Do I need to know my campaign's reach rate before ordering?
You don't need a precise figure, but a rough estimate helps you choose the right sample size. If you know your campaign has had broad exposure - for example, a national TV campaign - a standard sample of 300 should produce a solid recaller base. If the campaign has run in a narrow channel or for a short time, it's worth going above 300 to account for a lower recall rate. If you're unsure, contact Standard Insights before placing your order.
What if respondents say they remember seeing the ad on a channel it didn't run on?

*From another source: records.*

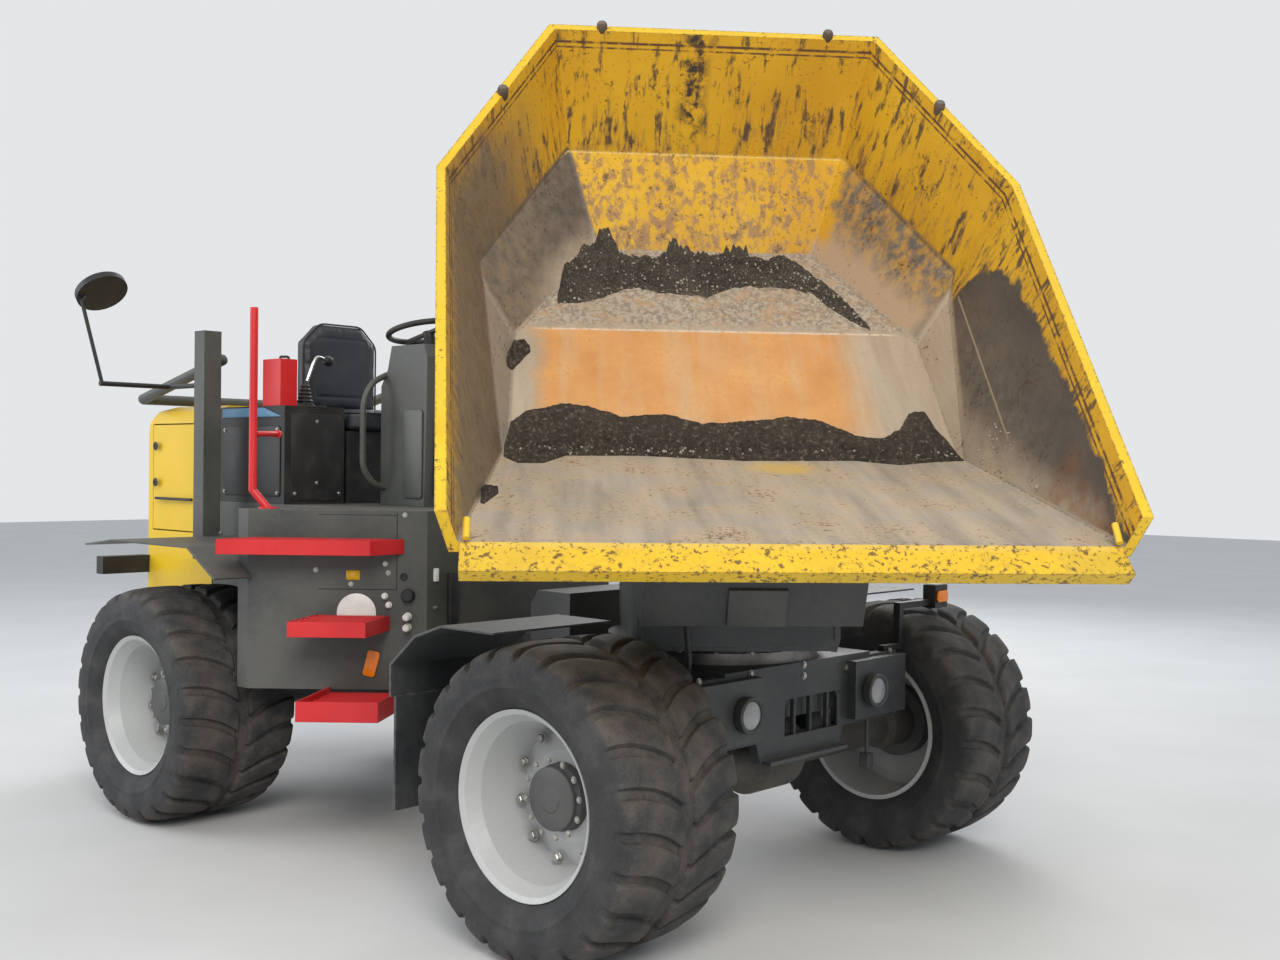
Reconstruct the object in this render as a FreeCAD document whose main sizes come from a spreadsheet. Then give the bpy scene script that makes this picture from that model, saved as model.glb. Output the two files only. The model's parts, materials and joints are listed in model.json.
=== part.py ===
"""Swivel-skip site dumper: articulated chassis, tipped and swivelled skip, open operator station."""

import FreeCAD
import Part

import math
import os
import re
import Sketcher

doc = FreeCAD.newDocument("site_dumper")
sheet = doc.addObject("Spreadsheet::Sheet", "Sizes")

# Driving dimensions in millimetres and degrees.
# Machine axes: x forward from the front axle, y to the left, z up from the ground.
SIZES = [
    ("origin_x", -1019.0),
    ("origin_y", -296.0),
    ("wheelbase", 2524.0),
    ("track", 1970.0),
    ("tyre_radius", 517.0),
    ("carcass_radius", 486.0),
    ("tyre_width", 550.0),
    ("lug_count", 24.0),
    ("wall_count", 20.0),
    ("lug_turn", 92.0),
    ("tyre_bead_half", 222.0),
    ("rim_radius", 306.0),
    ("rim_half", 235.0),
    ("rim_wall", 9.0),
    ("disc_inset", 195.0),
    ("hub_radius", 110.0),
    ("joint_x", -1150.0),
    ("slew_x", -220.0),
    ("slew_radius", 420.0),
    ("slew_low", 880.0),
    ("slew_gap", 6.0),
    ("slew_tall", 42.0),
    ("swing", -42.2),
    ("tip_turn", 43.0),
    ("tip_pin_x", 760.0),
    ("tip_pin_z", 1500.0),
    ("tip_pin_radius", 32.0),
    ("beam_front_x", 200.0),
    ("beam_half", 650.0),
    ("beam_low", 610.0),
    ("beam_high", 868.0),
    ("beam_deep", 40.0),
    ("beam_drop", 78.0),
    ("beam_drop_half", 270.0),
    ("front_rail_half", 290.0),
    ("front_rail_low", 560.0),
    ("bearing_half", 450.0),
    ("bearing_thick", 30.0),
    ("neck_half", 300.0),
    ("neck_high", 1085.0),
    ("neck_front_x", -730.0),
    ("rear_rail_half", 330.0),
    ("rear_rail_low", 520.0),
    ("rear_rail_high", 900.0),
    ("rear_front_x", -1295.0),
    ("deck_high", 1400.0),
    ("deck_front_x", -1335.0),
    ("deck_sheet", 10.0),
    ("skirt_low", 650.0),
    ("corner_half", 545.0),
    ("wing_half", 1055.0),
    ("skin", 8.0),
    ("skip_wall", 8.0),
    ("skip_rim", 32.0),
    ("skip_rim_deep", 70.0),
    ("axle_radius", 80.0),
    ("axle_half", 700.0),
    ("case_radius", 145.0),
    ("fender_gap", 20.0),
    ("rear_fender_high", 1240.0),
    ("post_wide", 90.0),
    ("post_low", 1130.0),
    ("post_high", 2215.0),
    ("hoop_pin_z", 2085.0),
    ("hoop_fold", -12.5),
    ("hoop_long", 800.0),
    ("hoop_radius", 27.0),
    ("hood_low", 1200.0),
    ("hood_high", 1875.0),
    ("hood_wall", 10.0),
    ("door_low", 1240.0),
    ("door_high", 1780.0),
    ("wheel_z", 2230.0),
    ("wheel_ring", 190.0),
    ("deck_clear", 110.0),
    ("post_out", 140.0),
    ("hood_gap", 436.0),
    ("hood_long", 640.0),
    ("wing_gap", 47.0),
]
# Sizes that follow from the ones above.
LINKED = [
    ("deck_half", "=track / 2 - tyre_width / 2 - deck_clear"),
    ("wing_back_x", "=tyre_radius + wing_gap - wheelbase"),
    ("wing_x", "=tyre_radius + wing_gap - wheelbase + 75"),
    ("post_x", "=-wheelbase - 246"),
    ("post_half", "=track / 2 - tyre_width / 2 - deck_clear + post_out"),
    ("hood_half", "=track / 2 - tyre_width / 2 - deck_clear"),
    ("hood_front_x", "=-wheelbase - hood_gap"),
    ("hood_back_x", "=-wheelbase - hood_gap - hood_long"),
    ("rear_end_x", "=-wheelbase - hood_gap - hood_long + 40"),
    ("deck_back_x", "=-wheelbase - hood_gap + 10"),
    ("door_front_x", "=-wheelbase - hood_gap - 130"),
    ("door_back_x", "=-wheelbase - hood_gap - hood_long + 50"),
    ("seat_x", "=-wheelbase - 236"),
    ("wheel_x", "=-wheelbase + 494"),
]

for row, (name, value) in enumerate(SIZES + LINKED, 1):
    sheet.set("A%d" % row, name)
    sheet.set("B%d" % row, str(value))
    sheet.setAlias("B%d" % row, name)
doc.recompute()
ALIASES = {name for name, value in SIZES + LINKED}


def size(name):
    return float(sheet.get(name))


def text_of(value):
    """An expression text in which every alias names its cell of the sheet."""
    words = str(value)
    return re.sub(r"[a-z_]+", lambda m: "Sizes." + m.group(0) if m.group(0) in ALIASES else m.group(0), words)


def bind(thing, place, value):
    thing.setExpression(place, text_of(value))


def move(thing, x=0, y=0, z=0):
    bind(thing, "Placement.Base.x", x)
    bind(thing, "Placement.Base.y", y)
    bind(thing, "Placement.Base.z", z)
    return thing


def box(name, long, wide, tall, x, y, z):
    """A block with its low corner at x, y, z."""
    block = doc.addObject("Part::Box", name)
    bind(block, "Length", long)
    bind(block, "Width", wide)
    bind(block, "Height", tall)
    return move(block, x, y, z)


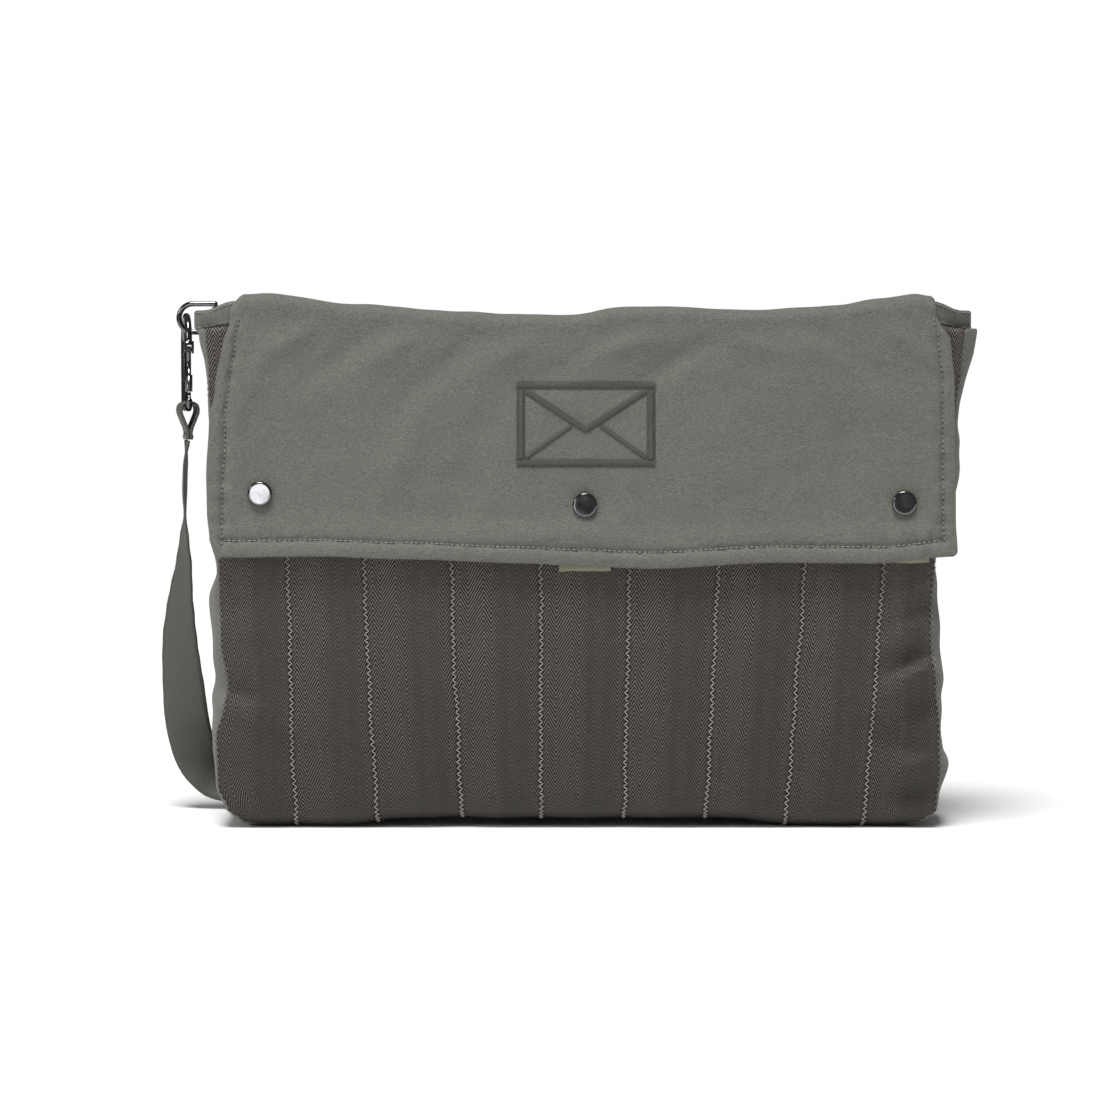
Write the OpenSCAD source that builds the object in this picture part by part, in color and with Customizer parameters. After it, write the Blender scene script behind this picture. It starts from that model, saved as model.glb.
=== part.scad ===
// Soft flap-top mail bag: a padded body of nine webbing strips, a folding flap
// with three press snaps, two side rings with gated hooks, and a shoulder strap.
// Millimetres. X is the width, the front faces -Y, +Z is up.
// The origin is the middle of the base, which rests on z = 0.

/* [Body] */
// Half of the body's width, from the middle to the side panels
half_w = 192; // [186:1:196]
// How much each side spreads outwards by the mouth
flare = 10; // [6:1:11]
// Height of the finished mouth
rim_z = 277; // [270:1:286]
// Half of the body's depth at the base
base_half = 33; // [30:1:36]
// How much each face comes in from base to mouth
taper = 6; // [4:1:8]
// How far each padded face swells between base and mouth
belly = 6.5; // [4:0.5:8]
// Width of one webbing strip with its seam
strip_pitch = 46; // [45:0.5:47]
// Thickness of the body webbing
webbing_t = 1.6; // [1.2:0.1:1.8]
// Thickness of the foam between webbing and lining
foam_t = 3; // [2:0.5:3.5]
// Height of the hem round the mouth
binding_h = 11; // [8:1:14]

/* [Flap] */
// Half of the flap's width along the top
flap_top_half = 191; // [185:1:194]
// Half of the flap's width over the front
flap_half = 198; // [192:1:204]
// Height of the flap's lower edge at its middle
flap_low_z = 140.5; // [130:0.5:150]
// How much higher the lower edge is at the corners
flap_edge_rise = 5.5; // [3:0.5:7]
// Air between the flap's lining and the body
flap_gap = 2.8; // [2.8:0.1:3.2]

/* [Snaps] */
// Places of the snaps across the width
snap_x = [-172, 1, 171];
// Heights of the snaps, in the same order
snap_z = [180, 174, 175];
// Radius of a snap's domed cap
cap_r = 6.5; // [6:0.5:7.5]
// Heights of the lower ends of the tabs that carry the studs
tab_low_z = [150, 138.5, 143];
// Width of the tab that carries each stud
tab_w = 28; // [24:1:32]

/* [Rings and hooks] */
// Diameter of the rings' wire
ring_wire = 3; // [2.8:0.1:3.2]
// Diameter of the hooks' rod
hook_rod = 3.6; // [3.4:0.1:3.8]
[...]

This is tested for deliberately. The channel recall question includes a small number of channels the campaign did not run on. If a meaningful number of respondents claim to remember seeing the ad on those channels, the report flags this as memory bias or misattribution - meaning some respondents may be confusing your campaign with a competitor's, or filling in gaps in their memory. This context is important for interpreting the channel recall data accurately.
How long does it take?
Lead time depends on your target audience's incidence rate (IR). For a broad audience (Nat. Rep. or 75-100% IR), results are typically delivered within 24 hours. For more targeted audiences, allow up to 5 days (50-74% IR) or 5 days or more (30-49% IR). If your IR is below 30%, contact Standard Insights for a custom quote.
How much does it cost?
Base pricing starts at $2,790 for a nationally representative sample and ranges to $3,590 for a 30-49% IR audience. Additional respondents above the 300 minimum are available at $5.00-$8.00 per respondent depending on IR band. Open-ended questions are included by default at no extra cost. All pricing is visible dynamically during the order process - see How to Place an Order for a full walkthrough.
Can I run this in multiple markets?
Yes. Each market is configured as a separate study. Pricing applies per study - use the table above to calculate the cost for each market you want to include.